2.3 The Proposed Elitism Strategy

In classical elitist strategy, the number of elites are fixed and continued till the genetic algorithm terminates. Our idea is to make ‘ep’ as a variable depends on the age of the population. And it is noted that, the elitist parents what we are assuming at the initial iterations may not the best parents globally, this point makes the proposed approach to keep increasing the number of elites while the iteration grows. Initially we started less number of elite parents (for example 10 % of the population size), over a period of time, the number of elites are gradually increased to reach up to 50 % of the population size. The increment is done with a constant value scheduled to happen at regular interval, say after some ‘q’ number of iterations.

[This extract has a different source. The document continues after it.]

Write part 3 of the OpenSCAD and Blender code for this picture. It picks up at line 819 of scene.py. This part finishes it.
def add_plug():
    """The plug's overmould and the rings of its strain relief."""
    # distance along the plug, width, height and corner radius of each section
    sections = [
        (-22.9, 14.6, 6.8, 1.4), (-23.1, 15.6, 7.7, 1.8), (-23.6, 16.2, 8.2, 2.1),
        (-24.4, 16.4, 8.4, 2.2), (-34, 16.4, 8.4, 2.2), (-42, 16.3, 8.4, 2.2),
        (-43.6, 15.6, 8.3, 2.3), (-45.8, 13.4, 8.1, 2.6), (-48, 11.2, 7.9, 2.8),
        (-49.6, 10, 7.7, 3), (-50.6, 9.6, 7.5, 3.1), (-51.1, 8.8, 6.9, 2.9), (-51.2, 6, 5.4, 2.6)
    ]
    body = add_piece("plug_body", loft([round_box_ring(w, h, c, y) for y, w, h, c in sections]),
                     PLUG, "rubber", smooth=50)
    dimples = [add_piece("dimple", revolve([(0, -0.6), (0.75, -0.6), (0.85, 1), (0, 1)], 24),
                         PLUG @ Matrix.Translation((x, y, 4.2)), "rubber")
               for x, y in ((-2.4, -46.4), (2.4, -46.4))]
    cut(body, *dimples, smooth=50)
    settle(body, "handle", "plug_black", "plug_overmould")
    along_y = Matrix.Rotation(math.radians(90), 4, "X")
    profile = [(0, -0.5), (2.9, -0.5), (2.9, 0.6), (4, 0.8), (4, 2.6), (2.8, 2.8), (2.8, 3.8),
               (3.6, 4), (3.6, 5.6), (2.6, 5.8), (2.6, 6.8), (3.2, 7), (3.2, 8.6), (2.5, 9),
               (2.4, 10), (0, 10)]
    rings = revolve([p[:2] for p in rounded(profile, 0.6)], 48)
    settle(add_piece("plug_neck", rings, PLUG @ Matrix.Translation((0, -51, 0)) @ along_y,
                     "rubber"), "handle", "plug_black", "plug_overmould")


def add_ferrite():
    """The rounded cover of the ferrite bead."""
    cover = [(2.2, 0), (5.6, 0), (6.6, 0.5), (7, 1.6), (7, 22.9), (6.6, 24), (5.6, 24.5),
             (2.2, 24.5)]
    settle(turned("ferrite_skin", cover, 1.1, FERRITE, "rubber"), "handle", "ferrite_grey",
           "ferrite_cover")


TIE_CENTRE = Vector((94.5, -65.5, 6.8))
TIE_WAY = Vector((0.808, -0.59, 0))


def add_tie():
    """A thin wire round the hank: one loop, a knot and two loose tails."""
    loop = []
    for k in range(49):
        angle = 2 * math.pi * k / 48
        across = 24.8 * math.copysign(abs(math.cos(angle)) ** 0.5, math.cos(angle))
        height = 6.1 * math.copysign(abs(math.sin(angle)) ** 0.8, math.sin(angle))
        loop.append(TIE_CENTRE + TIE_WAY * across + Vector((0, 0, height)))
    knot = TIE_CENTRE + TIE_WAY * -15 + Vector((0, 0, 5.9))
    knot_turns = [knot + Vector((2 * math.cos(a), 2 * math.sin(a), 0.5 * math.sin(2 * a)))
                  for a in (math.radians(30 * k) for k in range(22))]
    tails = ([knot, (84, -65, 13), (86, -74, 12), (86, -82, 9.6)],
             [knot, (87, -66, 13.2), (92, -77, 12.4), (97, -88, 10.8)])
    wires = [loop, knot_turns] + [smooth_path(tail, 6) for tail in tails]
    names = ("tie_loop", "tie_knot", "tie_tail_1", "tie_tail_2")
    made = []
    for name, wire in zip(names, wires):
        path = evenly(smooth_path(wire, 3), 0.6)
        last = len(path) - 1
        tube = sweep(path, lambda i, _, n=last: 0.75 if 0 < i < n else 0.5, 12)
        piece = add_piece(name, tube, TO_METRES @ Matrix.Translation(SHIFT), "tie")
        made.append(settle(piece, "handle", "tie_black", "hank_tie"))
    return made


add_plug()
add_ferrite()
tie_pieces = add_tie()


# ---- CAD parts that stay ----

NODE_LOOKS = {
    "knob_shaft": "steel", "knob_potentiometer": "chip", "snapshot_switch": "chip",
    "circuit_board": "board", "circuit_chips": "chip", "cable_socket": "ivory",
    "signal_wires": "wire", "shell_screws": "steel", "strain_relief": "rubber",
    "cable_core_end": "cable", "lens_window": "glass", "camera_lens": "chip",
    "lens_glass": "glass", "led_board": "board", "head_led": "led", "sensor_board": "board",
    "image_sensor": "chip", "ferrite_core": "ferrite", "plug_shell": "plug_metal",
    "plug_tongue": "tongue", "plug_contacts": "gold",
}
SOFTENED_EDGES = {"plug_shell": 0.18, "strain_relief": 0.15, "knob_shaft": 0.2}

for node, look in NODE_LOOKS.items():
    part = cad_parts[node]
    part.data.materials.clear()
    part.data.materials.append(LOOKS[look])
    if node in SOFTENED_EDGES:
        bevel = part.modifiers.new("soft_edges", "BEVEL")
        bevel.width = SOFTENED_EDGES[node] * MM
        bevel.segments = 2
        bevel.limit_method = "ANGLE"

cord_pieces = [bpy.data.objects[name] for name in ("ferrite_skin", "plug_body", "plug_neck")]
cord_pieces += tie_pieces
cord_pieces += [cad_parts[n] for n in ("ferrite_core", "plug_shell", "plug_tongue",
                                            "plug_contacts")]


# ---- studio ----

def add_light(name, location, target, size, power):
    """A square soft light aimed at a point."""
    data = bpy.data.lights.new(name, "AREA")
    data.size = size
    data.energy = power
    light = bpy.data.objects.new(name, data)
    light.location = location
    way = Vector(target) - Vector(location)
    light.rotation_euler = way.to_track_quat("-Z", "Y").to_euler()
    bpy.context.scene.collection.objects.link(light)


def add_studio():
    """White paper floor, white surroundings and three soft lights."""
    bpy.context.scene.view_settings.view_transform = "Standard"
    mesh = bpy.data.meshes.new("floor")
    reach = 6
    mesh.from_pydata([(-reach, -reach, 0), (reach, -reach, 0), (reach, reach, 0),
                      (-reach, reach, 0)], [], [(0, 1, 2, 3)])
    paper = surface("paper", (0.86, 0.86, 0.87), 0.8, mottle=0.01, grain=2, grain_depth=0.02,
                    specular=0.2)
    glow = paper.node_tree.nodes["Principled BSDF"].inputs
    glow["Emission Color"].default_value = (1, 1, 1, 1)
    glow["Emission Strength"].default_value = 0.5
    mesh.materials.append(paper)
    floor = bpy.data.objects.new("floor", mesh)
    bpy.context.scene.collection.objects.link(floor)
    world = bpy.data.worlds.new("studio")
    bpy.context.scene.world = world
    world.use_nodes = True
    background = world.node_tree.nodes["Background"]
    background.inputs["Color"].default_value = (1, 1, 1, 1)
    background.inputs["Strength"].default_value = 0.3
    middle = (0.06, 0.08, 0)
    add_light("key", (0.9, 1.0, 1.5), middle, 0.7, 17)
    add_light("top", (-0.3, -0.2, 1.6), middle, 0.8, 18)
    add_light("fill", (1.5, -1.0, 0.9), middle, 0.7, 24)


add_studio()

2.4 Elitist Genetic Algorithm Based ELM

The proposed Elitist GA (EGA) strategy is applied to find the optimal weights between input and hidden layers and bias values. The weights has the bound of [−1, 1], so the lbound and ubound takes the values −1 and 1 respectively. The population dimension depends on the number of input variable to ELM. Initially a population is generated with a set of random numbers and these values are fed to ELM and find the classification accuracy as fitness for each chromosome. Then the genetic iteration is continued with the new population as discussed earlier with genetically optimized weights. After termination, the proposed algorithm will provide the optimum weights and bias values for the ELM.

3 Experimental Setup

The performance of the proposed EGA-ELM for SLFN is evaluated on the benchmark datasets described in Table 1, which includes five classification applications. The datasets are received from UCI machine learning repository. Table 2 summarizes the ELM and Elitist GA parameter values used for the experiments.

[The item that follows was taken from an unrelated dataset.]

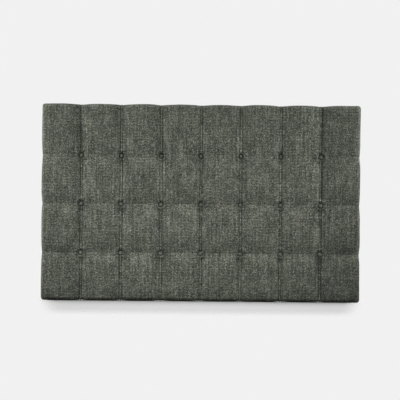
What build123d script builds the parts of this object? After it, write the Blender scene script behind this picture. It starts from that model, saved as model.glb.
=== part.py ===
"""Wall-hung upholstered headboard with a grid of sewn, buttoned panels, in millimetres.

The origin is the middle of the wall rail's row of screw holes, in the plane of the wall. X runs along the
headboard, Z is up and the front faces -Y. A depth is a distance from the wall, so it is an offset of
Plane.XZ, whose normal points out of the front.
"""

import os
from math import cos, hypot, radians, sin

from build123d import *

os.makedirs("parts", exist_ok=True)

# The panels of the cover, as they are seen from the front
column_count = 8
column_pitch = 200
bottom_row_height = 240
lower_middle_row_height = 245
upper_middle_row_height = 243
top_row_height = 260
row_heights = (bottom_row_height, lower_middle_row_height, upper_middle_row_height, top_row_height)

# Two rails of one Z section, hooked into each other, hold the headboard a little off the wall
rail_wall = 3
rail_clearance = 0.3
rail_flange_height = 24
rail_hook_height = 12
rail_hook_clearance = 0.5
hanging_rail_length = 1100
wall_rail_length = 1000

# Screws: the wall rail's holes are for the wall's own screws, the others are pan heads
wall_screw_count = 4
wall_screw_spacing = 300
wall_screw_hole_radius = 2.75
wall_screw_above_flange_end = 11
hanging_screw_count = 5
hanging_screw_spacing = 250
hanging_screw_above_web = 11
screw_shank_radius = 2.1
screw_length = 19
screw_head_radius = 4.2
screw_head_height = 2.6
screw_head_chamfer = 1.4
screw_hole_clearance = 0.3
screw_sides = 12

# The dust cover over the back, and the cover's return under its edge
dust_cover_thickness = 0.8
dust_cover_overlap = 14
return_width = 45
rail_below_return = 12

# Timber frame and face board
frame_thickness = 22
top_rail_width = 110
bottom_rail_width = 70
stile_width = 70
upright_width = 70
upright_spacing = 600
board_thickness = 9
twine_hole_radius = 3

# Soft layers over the board
foam_thickness = 36
wadding_thickness = 4
wadding_wrap = 5
wadding_edge = 8
cover_thickness = 1.2
layer_gap = 0.4
edge_slack = 1.6

# The shape that tufting gives the cover: how far the middle of a seam, of a pleat and of a panel stands out
# from the buttoned crossings, and how far seams and pleats draw the outline in
seam_rise = 6
pleat_rise = 9
crown_rise = 17
edge_radius = 18
edge_below_crown = 3
top_scallop = 5
side_scallop = 4
corner_drop = 6

# Pads of wadding under the crown of each panel, as shares of the panel and of the crown
pad_foot_share = 0.9
pad_top_share = 0.4
pad_rise_share = 0.6

# Covered buttons, with the twine that pulls each one in and the toggle that it is tied to
button_radius = 11
button_height = 5
button_slope_width = 5.5
button_slope_height = 3.4
button_sides = 16
twine_radius = 1.2
twine_sides = 6
twine_clearance = 0.3
toggle_length = 26
toggle_width = 8
toggle_tip = 2.5
toggle_thickness = 4

# Staples: one wire bent square, with a leg length for each use
staple_crown = 11
staple_wire = 1
frame_staple_leg = 17
frame_staple_spacing = 34
board_staple_leg = 20
board_staple_pitch = 350
cover_staple_leg = 9
cover_staple_from_edge = 22
cover_staple_pitch = 180
dust_staple_leg = 8
dust_staple_from_edge = 38
dust_staple_pitch = 200

# Bumpers that keep the lower edge as far off the wall as the rails keep the upper one
bumper_radius = 14
bumper_foot_radius = 11
bumper_recess_radius = 5.5
bumper_recess_depth = 3.4
bumper_spacing = 1300
bumper_from_return = 3

# Depths, worked out layer by layer from the wall
standoff = 2 * rail_wall + 3 * rail_clearance
frame_back = standoff + dust_cover_thickness
return_back = frame_back - cover_thickness
frame_front = frame_back + frame_thickness
board_front = frame_front + board_thickness
foam_front = board_front + foam_thickness
wadding_front = foam_front + layer_gap + wadding_thickness
crossing_front = wadding_front + layer_gap + cover_thickness
crown_front = crossing_front + crown_rise

# Heights of the hooked pair: the hanging rail's web rests on the tip of the wall rail's hook
wall_flange_end = -wall_screw_above_flange_end
wall_web_top = wall_flange_end + rail_flange_height
hook_rest = wall_web_top + rail_hook_height
hanging_web_top = hook_rest + rail_wall
hanging_flange_end = hook_rest + rail_flange_height
hanging_screw_height = hanging_web_top + hanging_screw_above_web
wall_hook_back = rail_wall + 2 * rail_clearance
wall_hook_front = wall_hook_back + rail_wall
hanging_hook_front = rail_clearance + rail_wall
hanging_flange_back = standoff - rail_wall
wall_screw_places = [(i - (wall_screw_count - 1) / 2) * wall_screw_spacing for i in range(wall_screw_count)]
hanging_screw_places = [
    (i - (hanging_screw_count - 1) / 2) * hanging_screw_spacing for i in range(hanging_screw_count)
]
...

Table 1 The datasets used for performance evaluation
Table 2 Summary of Ex-ELM and elitist GA parameters settings

4 Results and Discussions

EGA-ELM performance is compared with the evolutionary based ELMs such as SaE-ELM [10], E-ELM [9], LM-SLFN [8], and compared with general Elitist GA based ELM (Elitist-ELM), also with traditional ELM [1], based on classification accuracy measure. Table 3 summarizes the classification accuracy received from each ELM algorithms on different datasets. The results clearly indicate that the proposed EGA-ELM outperforms other ELM approaches in terms of higher classification accuracy. Comparatively, only the EGA-ELM and the Elitist-ELM improves the classification accuracy consistently, the rest of the algorithms’ performance oscillates between a ranges, this way the proposed algorithm proves its stable performance.

Table 3 Summary of classification accuracy from ELM algorithms

5 Conclusions

Extreme Learning Machine (ELM) is one of the fastest learning algorithms used for classification and regression. One of the limitations of ELM is the random choice of input weights, might be results in lower prediction accuracy. Evolutionary algorithms have been implemented to optimize those weights. This paper proposed a novel Elitism based Genetic Algorithm (GA) based weight optimization strategy for ELM. The performance of the proposed algorithms is tested with five datasets from UCI machine learning repository against four other different evolutionary and traditional ELM algorithms. The result shows that the proposed EGA-ELM algorithm surpasses the other algorithms with superior classification accuracy in stable.